日本ハム時代のアクション抑えたダルビッシュ
大リーグでも、マウンド上でガッツポーズを見せる投手がいないわけではない。例えばテキサス・レンジャースのダルビッシュ有投手。三振を奪うとこぶしを固めて吠える姿を、しばしば目にする。だが、「ルールを破った」として報復されたという話は聞こえてこない。
北海道日本ハムファイターズ時代の映像を見ると、三振を取った後に打者に向かって叫び声をあげたり、腕を大きく振ったりとアクションが大きい。ただ大リーグに移ってからは自重するようになり、ガッツポーズも小さめに変えたという。レンジャース1年目の2012年6月5日付の読売新聞は、「打者の敬意忘れない」と題してダルビッシュ投手がガッツポーズを抑えたり、死球を与えた相手打者に翌日謝罪したりする様子を伝えている。

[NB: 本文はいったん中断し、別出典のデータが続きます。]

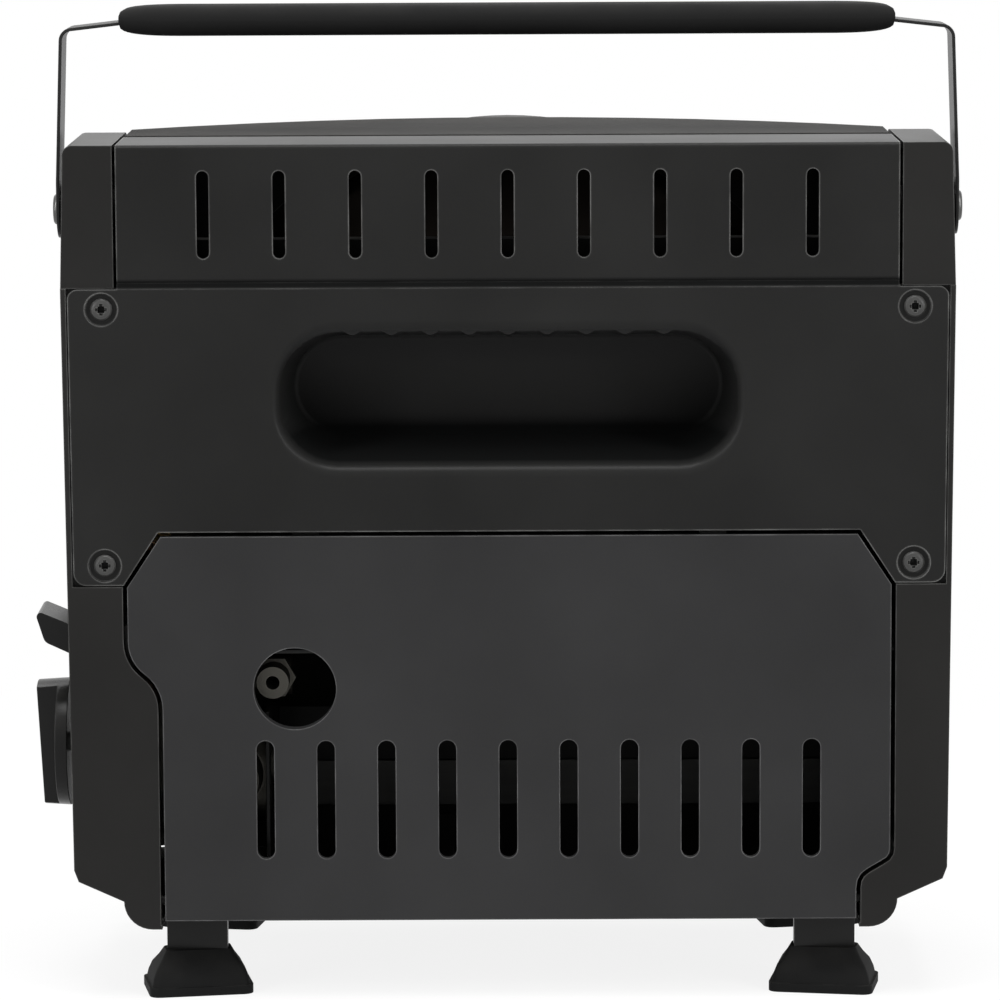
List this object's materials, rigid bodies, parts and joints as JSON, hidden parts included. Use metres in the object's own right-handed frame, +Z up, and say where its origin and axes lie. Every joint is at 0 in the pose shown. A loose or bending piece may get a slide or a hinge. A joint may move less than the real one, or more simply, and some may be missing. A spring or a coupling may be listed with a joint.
{
  "type": "portable propane heater",
  "caption": "Portable radiant gas heater with a leaning round burner front, bail handle, grab recess, hinged fuel door, side knob and release lever, on rubber shoes.",
  "frame": {"origin": "centre of the footprint of the whole heater, on the table", "axes": "+Z up; the burner shines towards -Y; the fuel door and grab recess face +Y; knob and lever are on the +X side"},
  "size_m": [0.2766, 0.1278, 0.2914],
  "materials": {
    "housing_plastic": "fine satin grain, dark warm grey",
    "cover_plastic": "fine satin grain, dark grey",
    "door_plastic": "fine satin grain, dark grey",
    "grip_plastic": "satin, slightly worn",
    "control_plastic": "satin black",
    "black_metal": "satin black powder coat",
    "deck_metal": "satin heat-resistant paint",
    "front_metal": "satin heat-resistant paint",
    "polished_steel": "polished, slightly heat-tinted",
    "bright_wire": "plated wire",
    "sheet_steel": "galvanised sheet",
    "screw_steel": "zinc plated",
    "black_screws": "blackened",
    "burner_steel": "heat-darkened",
    "ceramic": "porous fired clay",
    "die_cast": "cast, bead blasted",
    "brass": "turned",
    "copper_pipe": "drawn tube, dulled",
    "igniter_body": "satin",
    "sensor_ceramic": "glazed",
    "shoe_rubber": "matte moulded rubber"
  },
  "bodies": {
    "heater_body": {"side_housing_right": "housing_plastic", "side_housing_left": "housing_plastic", "rear_cover": "cover_plastic", "cover_screws": "black_screws", "top_deck": "deck_metal", "front_fascia": "front_metal", "bezel_ring": "black_metal", "reflector_dish": "polished_steel", "burner_cup": "burner_steel", "ceramic_plaque": "ceramic", "burner_screen": "burner_steel", "mixing_tube": "sheet_steel", "gas_jet": "brass", "gas_pipe": "copper_pipe", "guard_hoop": "bright_wire", "guard_wires": "bright_wire", "guard_clips": "sheet_steel", "igniter_electrode": "sensor_ceramic", "thermocouple": "brass", "sensor_bracket": "sheet_steel", "heat_shield": "black_metal", "bay_shield": "black_metal", "bay_end_plate": "black_metal", "cartridge_cradle": "black_metal", "regulator_body": "die_cast", "regulator_cap": "die_cast", "hose_inlet": "die_cast", "valve_body": "die_cast", "control_bracket": "sheet_steel", "bracket_screws": "screw_steel", "piezo_igniter": "igniter_body", "lever_pivot_pin": "screw_steel", "base_pan": "black_metal", "leg_right": "black_metal", "leg_left": "black_metal", "leg_screws": "screw_steel", "rubber_shoes": "shoe_rubber", "door_hinge_pins": "black_metal", "door_catches": "sheet_steel", "handle_screws": "screw_steel", "handle_washers": "screw_steel"},
    "handle": {"handle_strap": "black_metal", "handle_grip": "grip_plastic"},
    "door": {"fuel_door": "door_plastic"},
    "lever": {"lock_lever": "control_plastic"},
    "sled": {"cartridge_sled": "sheet_steel"},
    "plunger": {"push_plunger": "brass"},
    "knob": {"valve_spindle": "screw_steel", "control_knob": "control_plastic"}
  },
  "joints": [
    {"name": "handle_swing", "type": "hinge", "parent": "heater_body", "child": "handle", "pos_m": [-0.00265, 0.01389, 0.2306], "axis": [1, 0, 0], "range_deg": [-52, 66]},
    {"name": "door_open", "type": "hinge", "parent": "heater_body", "child": "door", "pos_m": [-0.00265, 0.05889, 0.0295], "axis": [-1, 0, 0], "range_deg": [0, 95]},
    {"name": "lever_press", "type": "hinge", "parent": "heater_body", "child": "lever", "pos_m": [0.10535, 0.02889, 0.1046], "axis": [0, 1, 0], "range_deg": [0, 14]},
    {"name": "sled_slide", "type": "slide", "parent": "heater_body", "child": "sled", "axis": [-1, 0, 0], "range_m": [0, 0.00635]},
    {"name": "plunger_press", "type": "slide", "parent": "heater_body", "child": "plunger", "axis": [-1, 0, 0], "range_m": [0, 0.002], "stiffness_N_per_m": 900, "springref_m": -0.002},
    {"name": "knob_turn", "type": "hinge", "parent": "plunger", "child": "knob", "pos_m": [0.12235, 0.03389, 0.0728], "axis": [1, 0, 0], "range_deg": [0, 180]}
  ],
  "couplings": [
    {"joint": "lever_press", "follows": "sled_slide", "rad_per_m": 38.46}
  ]
}
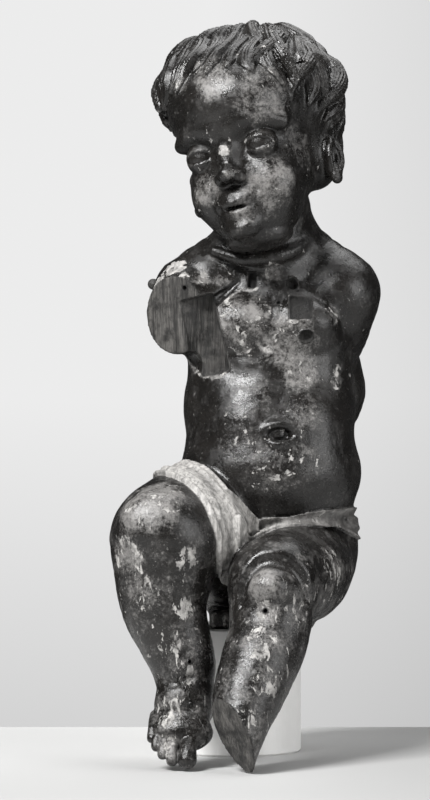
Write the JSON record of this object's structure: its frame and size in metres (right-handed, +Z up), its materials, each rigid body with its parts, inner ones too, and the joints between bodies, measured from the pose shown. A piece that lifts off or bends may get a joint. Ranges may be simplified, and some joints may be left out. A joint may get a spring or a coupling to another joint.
{
  "type": "carved wooden putto statue",
  "caption": "Seated carved and painted wooden putto with hanging legs, a lost right arm and left foot, on a pale round display block.",
  "frame": {"origin": "centre of the display block's flat underside, where the statue stands", "axes": "+Z up, the figure faces -Y, +X towards the figure's own left"},
  "size_m": [0.2146, 0.2718, 0.5813],
  "materials": {
    "painted_wood": "dark worn paint over pale ground, semi-gloss, flaking",
    "peg_wood": "dark, matt",
    "pale_block": "matt pale paint"
  },
  "bodies": {
    "root": {"putto": "painted_wood", "shoulder_peg": "peg_wood", "support_block": "pale_block"}
  },
  "joints": []
}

「もし田中投手が大リーグに渡れば、チームの仲間が(アンリトゥン・ルールを)教えてくれるはず」と話すのは、スポーツジャーナリストの菅谷齊氏だ。派手なパフォーマンスは考え物だが、相手打者は、「自然に雄叫びやポーズが出たのか、自分を挑発してきたのかは区別がつくだろう」というのだ。
とは言え、相手がいつも理解を示すかは微妙だ。事実、投手の行動があわや両チームの乱闘につながりそうだったケースが最近起きている。米国時間10月7日に行われたア・リーグ地区シリーズ第3戦、デトロイト・タイガース対オークランド・アスレチックスの試合で9回、アスレチックスのバルフォア投手が投球後に何かをわめき散らした。
実はこの投手、マウンド上でひとり言葉を発することで知られているようだが、打席にいたタイガースのマルチネス選手は自分に文句をつけたと受け取って言い返した。これが2人の言い争いに発展して一触即発、両軍ベンチから選手たちが飛び出してもみ合い寸前になった。
田中投手は11月7日付の東京スポーツ紙に、「そもそも、あいつ(ロペス選手)に対して(ガッツポーズを)やってないですよ」と弁明した。だが、たとえ「感情が爆発した」「闘志があふれた」結果だったとしても、大リーグでその説明が通用するとは限らない。
大リーガーになれば、「郷に入れば郷に従え」で「ニューマー君」に変身するのか。